Each night of the survey with observations in a given filter are fit with a constant "a" term, intended to give the telescope + camera throughput on that night.  There are roughly 1000 nights of observations in any given filter in the PS1 survey, making for 1000 a terms fit in the model.

"k" terms

Each night of the survey with observations in a given filter are fit with a "k" term, which is intended to describe the transparency of the atmosphere on that night.  The typical overall nightly zero points are determined by Z = a - k*x, where x is the airmass of a particular observation.  There are again roughly 1000 k terms fit per filter, corresponding to each of about 1000 nights of observations in that filter.

Flat field

A flat field correction is fit simultaneously with the other parameters of the survey.  The linear fit routines (i.e., SVD decomposition to perform matrix inversion) we adopt in the photometric calibration limits the number of free parameters we can fit simultaneously, which places a limit on the resolution we can achieve.  We choose to split each PS1 chip into 4 quadrants, making for a 240 element flat field vector.  We allow the flat field to vary with time, defining 5 "seasons" at which the flat field changes discontinuously: MJDs 54900, 55296, 55327, 55662, and 56110.  

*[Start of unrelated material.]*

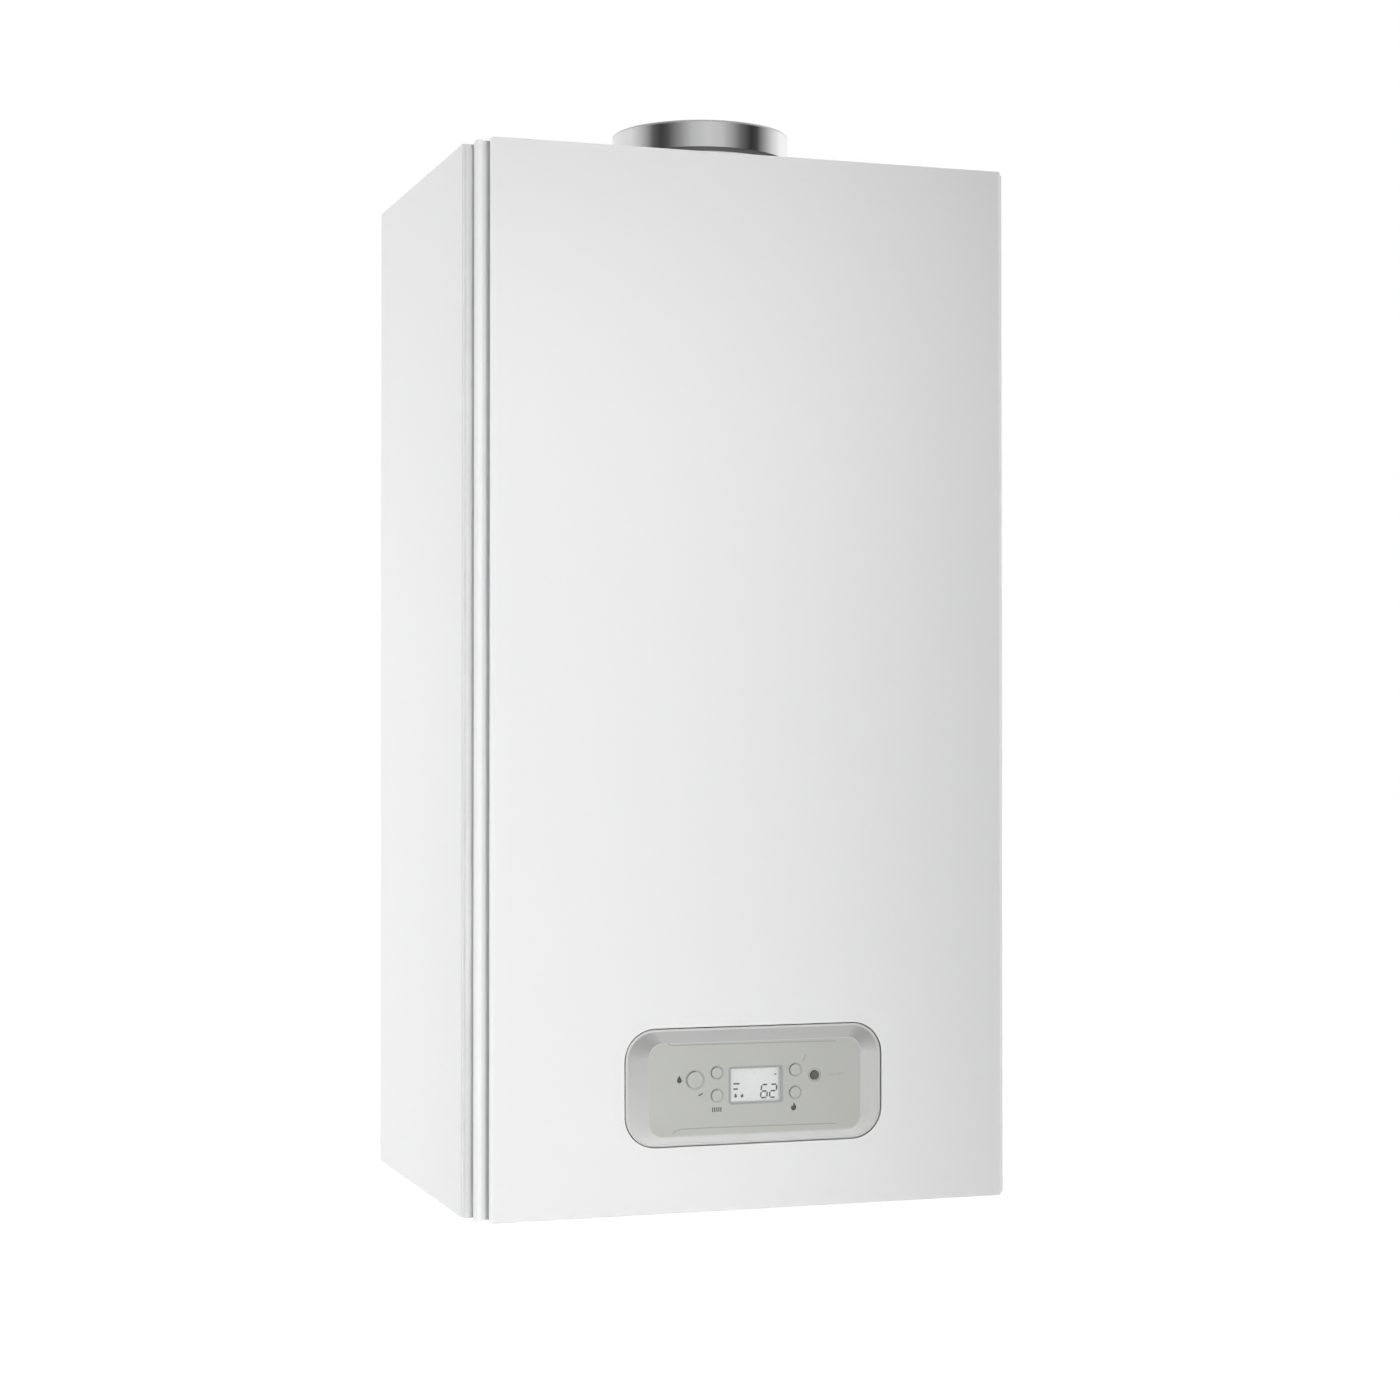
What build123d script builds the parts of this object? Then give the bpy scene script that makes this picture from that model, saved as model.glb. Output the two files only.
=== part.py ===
from build123d import *
from math import cos, radians, sin, sqrt
import os

# A wall-hung condensing combi boiler: a white sheet-steel casing with a lift-off front cover,
# a concentric flue collar on top, a control box that swings down behind the cover, and inside
# it the heat exchanger, fan, gas valve, pump, plate heat exchanger and their pipes.
# The origin is on the wall, midway between the wall bracket's two fixing holes.
# +X points right, +Y into the wall and +Z up. Depths are distances out from the wall and
# heights are distances above the casing's bottom edge.

os.makedirs("parts", exist_ok=True)

# ---------------------------------------------------------------- driving dimensions, in mm

casing_width = 400.0
casing_height = 730.0
casing_depth = 300.0
hang_height = 660.0  # the fixing holes above the casing's bottom edge
sheet = 1.2  # casing sheet
touch_gap = 0.3  # between pieces of different bodies that lie against each other
running_gap = 0.05  # radial, round a shaft

bracket_width = 300.0
bracket_height = 44.0
bracket_sheet = 2.5
fixing_spacing = 250.0
fixing_radius = 4.5
hook_spacing = 170.0
hook_width = 36.0
hook_rise = 16.5
hook_lip = 15.0

back_gap = 10.0  # rear frame to wall
rear_flange = 30.0
cover_depth = 30.0  # the front cover stands this far out from the side panels
front_flange = 24.0
wall_return = 12.0
edge_flange = 14.8
flange_back = 45.0
sheet_bend = 1.0
bottom_level = 25.0
rail_gap = 9.0  # hinge rail to control box

front_inset = 13.2  # the casing's side to the flat front's edge
cover_corner = 2.2
edge_depth = 6.0  # the cover's side steps, counted from its front backwards
groove_inset = 19.0
groove_depth = 3.0  # below the ridge's top
ridge_setback = 13.0
ridge_inset = 6.2
ridge_lip = 3.5
ridge_corner = 1.6
ridge_width = 9.0
return_inset = 13.0
seal_sheet = 1.2
seal_width = 12.0
cover_edge = 1.2  # rounding of the cover's top and bottom front edges
tab_width = 8.0
tab_length = 17.0
tongue_length = 20.0
stud_radius = 2.5
stud_length = 9.5
stud_inset = 20.0
stud_low = 150.0
stud_drop = 90.0
clip_gap = 0.4
clip_height = 16.0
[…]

The rms of the overall flat field correction is about 15 mmag; the rms in the seasonal corrections to this overall flat field are only about 5 mmag.

Non-photometric data

The relative calibration model for the survey zero points is very rigid; ignoring relatively small flat field correction, it is composed of only two numbers per night. On nights where there is significant cloud coverage the atmospheric transparency varies dramatically on short time scales; such variation is not accommodated in this simple model. Accordingly, images taken in non-photometric conditions must be excluded from the simple model for the system throughput.  Approximately 25% of 3pi images are excluded.  These images are identified through their residuals; stars observed through clouds appear too faint relative to their mean magnitudes, and stars observed through patchy clouds additionally show high dispersion.  The photometric calibration algorithm iteratively applies more and more aggressive clipping to remove images and chips with large mean residuals and large residual variances.  Additionally, preliminary QA plots are inspected visually for signatures of non-photometric conditions, and non-photometric periods are marked by hand as bad, mostly to prevent the algorithm from trying to find one photometric image in a sea of non-photometric images on a night.  

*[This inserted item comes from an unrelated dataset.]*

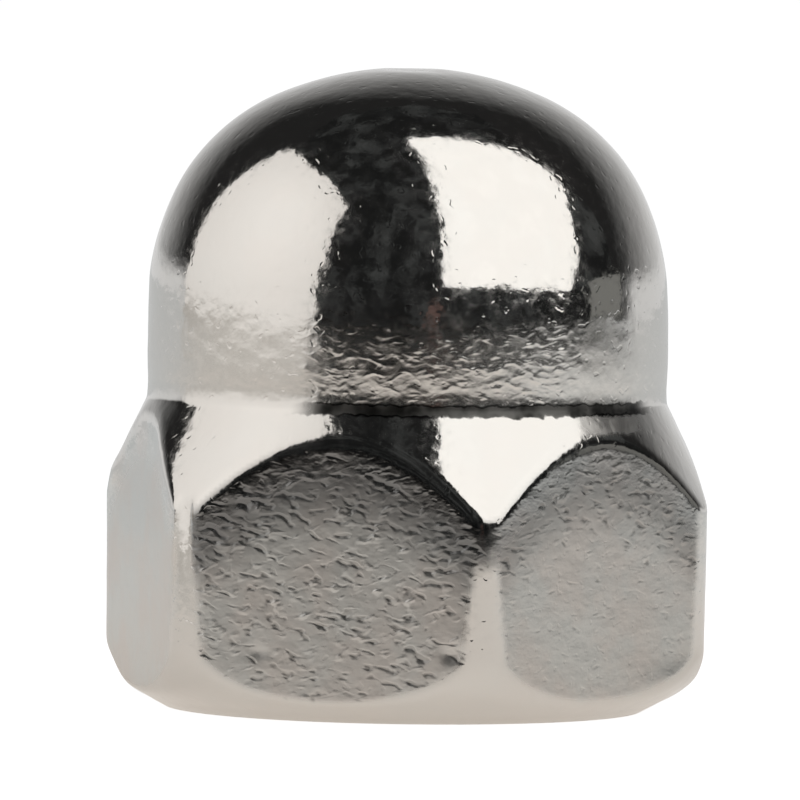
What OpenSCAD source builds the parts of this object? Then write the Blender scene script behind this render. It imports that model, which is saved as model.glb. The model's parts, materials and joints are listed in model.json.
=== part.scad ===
// Cap nut: a hexagon nut closed by a domed cap, formed from one blank of stainless steel.
// Millimetres, +Z up. The origin is at the centre of the bearing face, on the axis of the thread.
// The hexagon has corners on the X axis and flats square to the Y axis.

/* [Hexagon] */

// Across flats, the size the spanner takes
across_flats = 9.95; // [9.7:0.05:10.6]

// Height of the neck, where the dome rises out of the hexagon
neck_h = 5.58; // [5.1:0.02:6.2]

// Radius of the six vertical corners
corner_r = 0.81; // [0.4:0.01:1.1]

// Height of the cone between the hexagon's corners and the neck
shoulder_h = 1.81; // [1.3:0.01:2.4]

// Diameter of the flat bearing face
bearing_d = 8.65; // [8.2:0.05:9.3]

// Slope of the chamfer round the bearing face, up from the level
chamfer_a = 28; // [20:1:36]

// Radius of the rounding that runs from that chamfer up each corner
foot_r = 1.7; // [1.3:0.05:2.2]

/* [Dome] */

// Height of the whole nut
height = 11.6; // [11.3:0.05:12.4]

// Diameter of the dome at the neck
neck_d = 9.45; // [9.2:0.05:9.8]

// How far the side of the dome leans in before its curve begins
side_taper = 0.05; // [0.01:0.01:0.2]

// Radius of the outer, tighter curve of the dome
dome_r = 3.8; // [3.4:0.05:4.2]

// Radius of the crown of the dome
crown_r = 6; // [5.6:0.1:7]

// Diameter of the small flat on the pole of the dome
pole_d = 1.15; // [0.6:0.05:2]

// Radius of the fillet in the neck
neck_r = 0.25; // [0.1:0.05:0.8]

/* [Thread hole] */

// Diameter of the drilled hole, the size before the thread is cut
drill_d = 5; // [4.6:0.05:5.4]

// Depth of the hole to the end of its full diameter
drill_depth = 8; // [6:0.1:8.6]

// Angle of the drill point
point_a = 118; // [100:1:140]

// Width of the countersink round the hole at the bearing face
mouth_w = 0.8; // [0.4:0.05:1.2]

// Whole angle of the countersink
mouth_a = 120; // [90:1:130]

/* [Hidden] */

$fn = 180;
big = 40;

// Clearance by which the turned outline passes outside the corners
corner_gap = 0.03;

// Overlap that makes each arc cross the line or arc it runs into
lap = 0.002;

// Hexagon: half the distance across flats, the corner arcs and how far they reach
flat_r = across_flats / 2;
arc_r = (flat_r - corner_r) / cos(30);
arc_y = (flat_r - corner_r) * tan(30);
reach = arc_r + corner_r;
turned_r = reach + corner_gap;

// Foot: an arc tangent to the chamfer and to the turned radius
bearing_r = bearing_d / 2;
foot_x = turned_r - foot_r;
foot_z = (foot_r + (foot_x - bearing_r) * sin(chamfer_a)) / cos(chamfer_a);

// Shoulder cone, from the turned radius up to the neck
neck_x = neck_d / 2;
cone_z = neck_h - shoulder_h;
cone_a = atan2(shoulder_h, neck_x - turned_r);

// Dome: a crown arc on the axis and a tighter arc tangent to it
spring_x = neck_x - side_taper;
pole_r = pole_d / 2;
dome_x = spring_x - dome_r;
crown_z = height - sqrt(crown_r * crown_r - pole_r * pole_r);
spring_z = crown_z + sqrt(pow(crown_r - dome_r, 2) - dome_x * dome_x);
blend_a = atan2(spring_z - crown_z, dome_x);

// Neck fillet: tangent to the cone and to the side of the dome
side_a = atan2(spring_z - neck_h, spring_x - neck_x);
neck_t = neck_r * tan((cone_a - side_a) / 2);
neck_in = [neck_x - neck_t * cos(cone_a), neck_h - neck_t * sin(cone_a)];
neck_out = [neck_x + neck_t * cos(side_a), neck_h + neck_t * sin(side_a)];
neck_c = [neck_in[0] + neck_r * sin(cone_a), neck_in[1] - neck_r * cos(cone_a)];

// Thread hole
drill_r = drill_d / 2;
mouth_r = drill_r + mouth_w;
mouth_h = mouth_w / tan(mouth_a / 2);
point_h = drill_r / tan(point_a / 2);

// Half section of the blank through its axis, before the flats
module half_section() {
    // straight parts, with the neck cut out round its fillet
    difference() {
        polygon([
            [0, 0],
            [bearing_r, 0],
            [foot_x + foot_r * sin(chamfer_a), foot_z - foot_r * cos(chamfer_a)],
            [turned_r, foot_z],
            [turned_r, cone_z],
            neck_in,
            neck_out,
            [spring_x, spring_z],
            [0, spring_z],
        ]);
        translate(neck_c) circle(r = neck_r + lap);
    }
    // curves, kept inside the height and on one side of the axis
    intersection() {
        union() {
            // rounding over the foot
            translate([foot_x, foot_z]) circle(r = foot_r + lap);
            // tighter curve of the dome
            translate([dome_x, spring_z]) circle(r = dome_r + lap);
            // crown, above the line where it meets the tighter curve
            intersection() {
                translate([0, crown_z]) circle(r = crown_r);
                polygon([
                    [0, crown_z],
                    [big * cos(blend_a), crown_z + big * sin(blend_a)],
                    [0, crown_z + big * sin(blend_a)],
                ]);
            }
        }
        square([big, height]);
    }
}

// Hexagon with rounded corners
module hexagon() {
    polygon([
        for (i = [0:5]) each [
            [
                flat_r * cos(60 * i + 30) + arc_y * sin(60 * i + 30),
                flat_r * sin(60 * i + 30) - arc_y * cos(60 * i + 30),
            ],
            [
                flat_r * cos(60 * i + 30) - arc_y * sin(60 * i + 30),
                flat_r * sin(60 * i + 30) + arc_y * cos(60 * i + 30),
            ],
        ],
    ]);
    for (i = [0:5]) rotate(60 * i) translate([arc_r, 0]) circle(r = corner_r + lap);
}

// Half section of the blind hole: countersink, drilled wall and drill point
module hole_section() {
    polygon([
        [0, -1],
        [mouth_r + tan(mouth_a / 2), -1],
        [drill_r, mouth_h],
        [drill_r, drill_depth],
        [0, drill_depth + point_h],
    ]);
}

// The nut: the turned blank inside the hexagon, less the blind hole
module cap_nut() {
    color("silver") difference() {
        intersection() {
            rotate_extrude() half_section();
            linear_extrude(height) hexagon();
        }
        rotate_extrude() hole_section();
    }
}

cap_nut();
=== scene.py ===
"""A domed cap nut in stainless steel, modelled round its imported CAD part, and the studio it stands in."""

import json
from math import asin, atan2, cos, exp, pi, radians, sin, sqrt, tan, tau
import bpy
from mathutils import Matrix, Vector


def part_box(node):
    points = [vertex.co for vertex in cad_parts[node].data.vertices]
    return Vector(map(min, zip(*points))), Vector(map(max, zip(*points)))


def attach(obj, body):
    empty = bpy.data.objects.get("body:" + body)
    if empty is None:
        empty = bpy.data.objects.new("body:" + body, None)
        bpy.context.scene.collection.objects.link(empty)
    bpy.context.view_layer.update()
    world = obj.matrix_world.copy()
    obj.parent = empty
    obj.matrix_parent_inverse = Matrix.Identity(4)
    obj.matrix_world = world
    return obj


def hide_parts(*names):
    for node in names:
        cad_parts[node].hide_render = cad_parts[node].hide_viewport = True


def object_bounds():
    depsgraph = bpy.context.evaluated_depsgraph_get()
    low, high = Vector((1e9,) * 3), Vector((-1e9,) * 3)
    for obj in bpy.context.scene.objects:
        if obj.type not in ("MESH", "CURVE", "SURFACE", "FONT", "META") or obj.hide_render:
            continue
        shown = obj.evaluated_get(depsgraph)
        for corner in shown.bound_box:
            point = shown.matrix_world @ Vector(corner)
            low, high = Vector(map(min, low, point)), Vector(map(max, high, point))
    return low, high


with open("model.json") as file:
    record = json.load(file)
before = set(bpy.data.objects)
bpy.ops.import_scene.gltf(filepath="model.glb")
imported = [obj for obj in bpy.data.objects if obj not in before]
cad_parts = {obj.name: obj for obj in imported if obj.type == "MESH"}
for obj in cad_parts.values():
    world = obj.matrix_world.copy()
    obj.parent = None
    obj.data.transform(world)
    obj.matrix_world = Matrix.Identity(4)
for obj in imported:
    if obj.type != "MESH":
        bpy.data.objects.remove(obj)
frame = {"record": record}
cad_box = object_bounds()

from types import SimpleNamespace

import bmesh
import bpy
from bpy.props import FloatProperty, FloatVectorProperty, IntProperty, PointerProperty
from mathutils import Matrix, Vector, noise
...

Some of this data can be recovered by assigning individual non-photometric images zero points that best bring them into agreement with the calibrated photometric data, though a significant amount of non-photometric data is very non-photometric, where a single zero point per exposure is not satisfactory. A night of imaging may be largely photometric with a few non-photometric periods; in this case, only the non-photometric periods are excluded from the calibration. Despite the very rigid model, for the 75% of images taken in photometric conditions, the model zero points seem to be very close to the true zero points. If we allow any individual image to float and solve for its zero point independently, forcing it to the global solution, the typical difference in zero point is <5 mmag, presumably stemming from unmodeled variations in the night sky transparency.

Application details

The operational application of relative zero points is non-trivial. PS1 single-epoch data (SMF files) are downloaded to Harvard and processed to obtain relative zero points. These zero points are adopted in the "relphot" analysis, which additionally solves for zero points of the non-photometric data by tying it to photometric data when possible, or by solving for a more relaxed photometric model (single zero point per exposure) when no photometric data is available . The relphot analysis derives zero points for the non-photometric data and together with the zero points determined above derives mean magnitudes for all stars in the survey, which eventually become the photometric portion of the PS1 reference catalog. Once a reference catalog has been constructed, future processed data is tied to the reference catalog using a single zero point per processing unit, which can be image or skycell depending on the product being analyzed. I'm not sure if the final single-epoch data making it to e.g. PSPS is calibrated in the sense that it has had the original relative zero point applied, or that it has been tied to the reference catalog, which used the original relative zero points. However, the difference between these two approaches is expected to be <5 mmag.  

Absolute Calibration

The PS1 Absolute photometric calibration combines accurate measurements of the filter bandpass edges and throughput curves with measurements of HST Calspec standards with the PS1 system.